Ist das AKW noch zu retten?

Oder: Über die Notwendigkeit einer grundsätzlichen Kulturdebatte in Würzburg

von Manfred Kunz

Im Februar 2007 kann das Autonome Kulturzentrum Würzburg (AKW) sein 25-jähriges Bestehen feiern. Doch zum Feiern hat die aktuelle Betreiber-Crew wenig Anlaß – denn Mitte Dezember stand der alternative Veranstaltungsort in der Frankfurter Straße kurz vor der Insolvenz.

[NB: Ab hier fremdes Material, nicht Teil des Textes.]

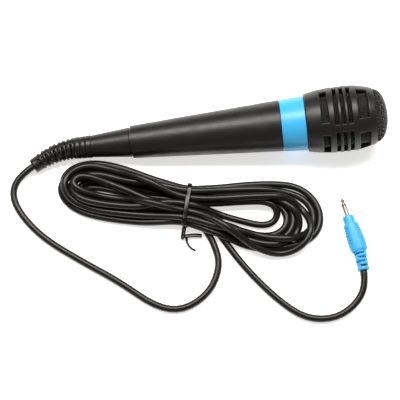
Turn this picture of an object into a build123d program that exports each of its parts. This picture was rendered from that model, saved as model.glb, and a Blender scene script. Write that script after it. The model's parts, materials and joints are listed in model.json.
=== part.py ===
"""Karaoke microphone with a captive cord folded into a tied hank, and a 3.5 mm plug.

The microphone is drawn along its own axis: X is the distance s from the joint between the tail cap
and the handle, positive towards the head, and every turned piece is an outline of (s, radius) points
spun about X. It is then tilted and set down, so that it rests on the rear edge of the handle and on
the widest ring of the head. Millimetres, +Z up, the origin under the middle of the microphone.
"""
from build123d import *
import os
from math import atan2, cos, degrees, radians, sin, tan

# ---------------------------------------------------------------- the handle and its tail cap
CAP_START = -31.0
CAP_REAR_RADIUS = 8.4
CAP_FRONT_RADIUS = 11.37
CAP_WALL = 1.5
CAP_END_WALL = 2.2
CAP_SPIGOT_RADIUS = 10.1
CAP_SPIGOT_END = 9.0
LUG_START = 4.5
LUG_LENGTH = 2.5
LUG_WIDTH = 3.0
LUG_RADIUS = 11.0
LOCK_TURN = 30.0             # the twist that frees the cap's lugs
LOCK_SIGN = 1
MARK_TURN = 51               # the marks lie this far round from straight up, towards -Y
ARROW_PLACE = 17.5
ARROW_WIDTH = 5.6
HANDLE_REAR_RADIUS = 12.45
HANDLE_TAPER = 0.0627        # growth of the radius per millimetre
HANDLE_END = 114.5           # the shoulder that the coloured ring sits against
HANDLE_WALL = 2.3
HANDLE_EDGE = 0.35           # rounding of the rear edge
SPIGOT_RADIUS = 17.4
SPIGOT_BORE = 15.3
SPIGOT_END = 142.0
THREAD_PITCH = 2.0
THREAD_DEPTH = 0.4
THREAD_START = 135.0
THREAD_LENGTH = 6.0
PLAY = 0.15                  # radial play of the fits that turn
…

Offenbar geworden war das finanzielle Desaster vier Wochen nach der turnusmäßigen Vorstandsneuwahl des Trägers »Verein zur Förderung von Bildung und Kultur Würzburg e.V.«. Über einen Zeitraum von zwei Jahren hatte das AKW deutlich über seine Verhältnisse gewirtschaftet, allein in der letzten Hälfte des abgelaufenen Geschäftsjahres 2006 war ein strukturelles Defizit von € 5 000 pro Monat aufgelaufen. Als Ursache geben die vier neu gewählten Vorstände gegenüber der Öffentlichkeit sehr freimütig »hausgemachte Probleme« an. Gemeint ist damit, daß die Finanzverantwortlichen auf fehlende Besucher, die Flaute im Biergarten (und das bei diesem Traumsommer!) und die damit verbundenen Umsatzrückgänge zu spät und mit den falschen Mitteln reagiert hätten. »Die Ausgaben haben sich zu wenig an den Einnahmen orientiert«, erklärte Neu-Vorstand Jörg Finkenberger gegenüber der örtlichen Presse, und meinte damit, daß trotz offensichtlicher finanzieller Schieflage die exorbitant hohen Kosten für Büro, Verwaltung und Buchhaltung nicht reduziert wurden. Stattdessen wurden Investitions-Rücklagen aufgelöst und zur Sicherung der Liquidität im laufenden Betrieb verbraucht; ein weiterer Teil des Defizits wurde auf das Küchen- und Thekenpersonal abgewälzt, das (bei Redaktionsschluß dieses Textes am 15. Januar) in Teilen noch immer auf seine November-Löhne wartet. Als dann eine – laut Finkenberger absehbare – Nachzahlungsforderung der GEMA ins Haus flatterte, stand die absolute Zahlungsunfähigkeit unmittelbar bevor.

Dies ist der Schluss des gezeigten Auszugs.